Il fait référence à l’aventurier Thor Heyerdahl qui, à bord du radeau Kon-Tiki, avait rejoint la Polynésie depuis le Pérou pour démontrer que les migrations étaient possibles dans ce sens. Une traversée courageuse, mais pas une preuve.

« Et, est-ce par hasard ? L’île des Marquises que les auteurs suggèrent comme théâtre de la romanesque rencontre entre Polynésiens et Américains, est Fatu Hiva, justement celle où, en 1937, Heyerdahl, en voyage de noces avec sa femme, eut la « révélation » de la venue des Américains en Polynésie », conclut Eric Conte.

« La trentaine de langues polynésiennes appartiennent toutes à la famille austronésienne, dont le foyer est situé en Asie du sud-est, et qui est distincte des langues amérindiennes » a précisé Jacques Vernaudon, Maître de conférences en linguistique à l’Université de la Polynésie française.

Le mot désignant la patate douce est très proche dans certaines langues polynésiennes (kumara, kumala) et en quechua (kumar).
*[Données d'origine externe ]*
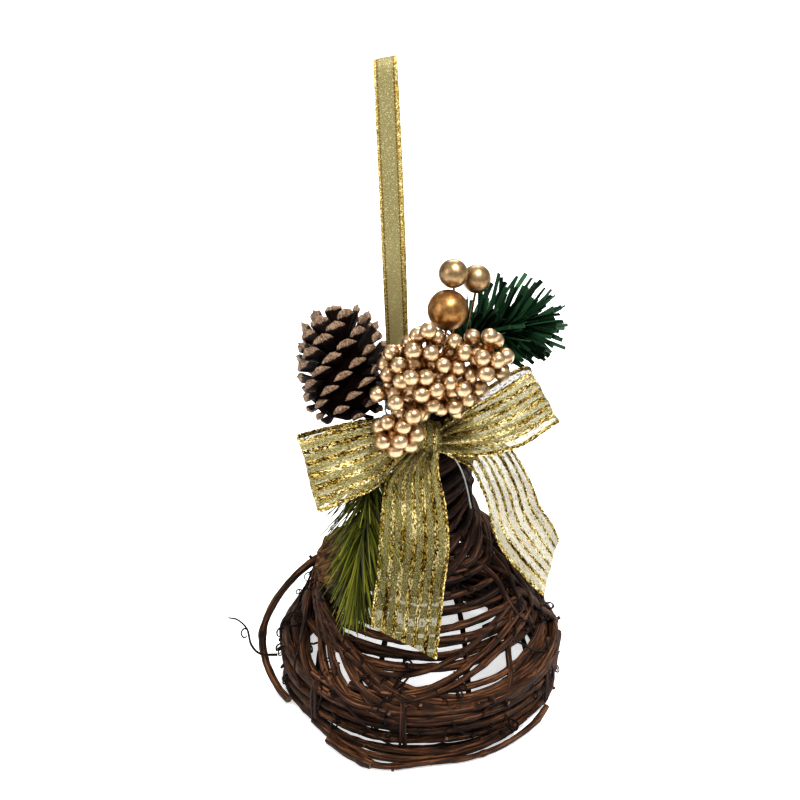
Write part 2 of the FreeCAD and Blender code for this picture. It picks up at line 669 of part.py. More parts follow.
hole_sketch.addGeometry(Part.Circle(hole_centre, Z_AXIS, size("pod_hole")), False)
hole_pocket = pod_body.newObject("PartDesign::Pocket", "dried_pod_seed")
hole_pocket.Profile = hole_sketch
hole_pocket.Reversed = True
hole_pocket.setExpression("Length", "Sizes.pod_hole_depth")
doc.recompute()
seeds = pod_body.newObject("PartDesign::PolarPattern", "dried_pod_seeds")
seeds.Originals = [hole_pocket]
seeds.Axis = (pod_sketch, ["N_Axis"])
seeds.Angle = 360
seeds.Occurrences = POD_SEEDS
pod_body.Tip = seeds
pod_inwards = V(0.6, 0.48, -0.64).normalize()
pod_turn = FreeCAD.Rotation(Z_AXIS, pod_inwards)
pod_body.Placement = FreeCAD.Placement(V(-33.6, -19.8, 71.4), pod_turn)
keep(pod_body, "dried_pod")

# ---- checks and export ------------------------------------------------------------------------
doc.recompute()
for item in doc.Objects:
    if "Invalid" in item.State or "Error" in item.State:
        raise RuntimeError(f"{item.Label} failed: {item.State}")
os.makedirs("parts", exist_ok=True)
for item in nodes:
    if item.Shape.isNull() or not item.Shape.isValid():
        raise RuntimeError(f"{item.Label} has no valid shape")
    item.Shape.exportStep(f"parts/{item.Label}.step")
print(len(nodes), "nodes")
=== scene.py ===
import random
from math import copysign, cos, exp, hypot, pi, radians, sin, sqrt

import bpy
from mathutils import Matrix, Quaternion, Vector, noise


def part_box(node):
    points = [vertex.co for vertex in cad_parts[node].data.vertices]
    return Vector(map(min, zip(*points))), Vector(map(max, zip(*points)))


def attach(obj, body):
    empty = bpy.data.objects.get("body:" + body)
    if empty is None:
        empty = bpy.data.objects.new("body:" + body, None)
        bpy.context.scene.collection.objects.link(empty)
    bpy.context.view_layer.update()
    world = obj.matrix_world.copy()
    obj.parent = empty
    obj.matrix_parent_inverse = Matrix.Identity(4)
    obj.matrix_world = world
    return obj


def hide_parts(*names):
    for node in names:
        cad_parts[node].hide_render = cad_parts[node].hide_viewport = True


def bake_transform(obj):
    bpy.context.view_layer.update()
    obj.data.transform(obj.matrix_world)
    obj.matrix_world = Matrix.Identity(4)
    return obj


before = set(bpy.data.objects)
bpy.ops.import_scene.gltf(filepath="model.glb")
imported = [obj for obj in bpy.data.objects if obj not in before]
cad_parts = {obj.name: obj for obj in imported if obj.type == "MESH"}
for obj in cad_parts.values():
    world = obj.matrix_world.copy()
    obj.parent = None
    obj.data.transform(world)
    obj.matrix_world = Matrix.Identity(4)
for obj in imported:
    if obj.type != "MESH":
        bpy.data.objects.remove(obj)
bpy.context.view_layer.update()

MM = 0.001
UP = Vector((0, 0, 1))
TURN = 2 * pi
GOLDEN_TURN = pi * (3 - sqrt(5))
NECK_X = 3.0
CAMERA_PLACE = (-0.009, -0.52586, 0.38206)
CAMERA_TARGET = (-0.009, 0.0, 0.13468)
CAMERA_LENS = 63.24
CAMERA_SENSOR = 36.0
LIGHTS_TARGET = (0, 0, 0.12)
# place, size and power of each light
LIGHTS = {
    "key_light": ((0.22, -0.36, 1.05), 0.32, 12),
    "fill_light": ((-0.8, -0.5, 0.6), 0.5, 2.2),
    "back_light": ((0.1, 0.9, 0.9), 0.8, 7),
}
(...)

Cet exemple isolé accrédite la thèse d’un emprunt polynésien à une langue amérindienne. « L’hypothèse la plus probable est que des navigateurs polynésiens soient parvenus sur les côtes d’Amérique du sud et soient retournés vers l’ouest avec la plante et son nom amérindien, rephonologisé » avance Jacques Vernaudon.

Les ancêtres des Polynésiens ont donc traversé tout l’océan Pacifique plusieurs siècles avant que les Européens commencent à s’éloigner des continents.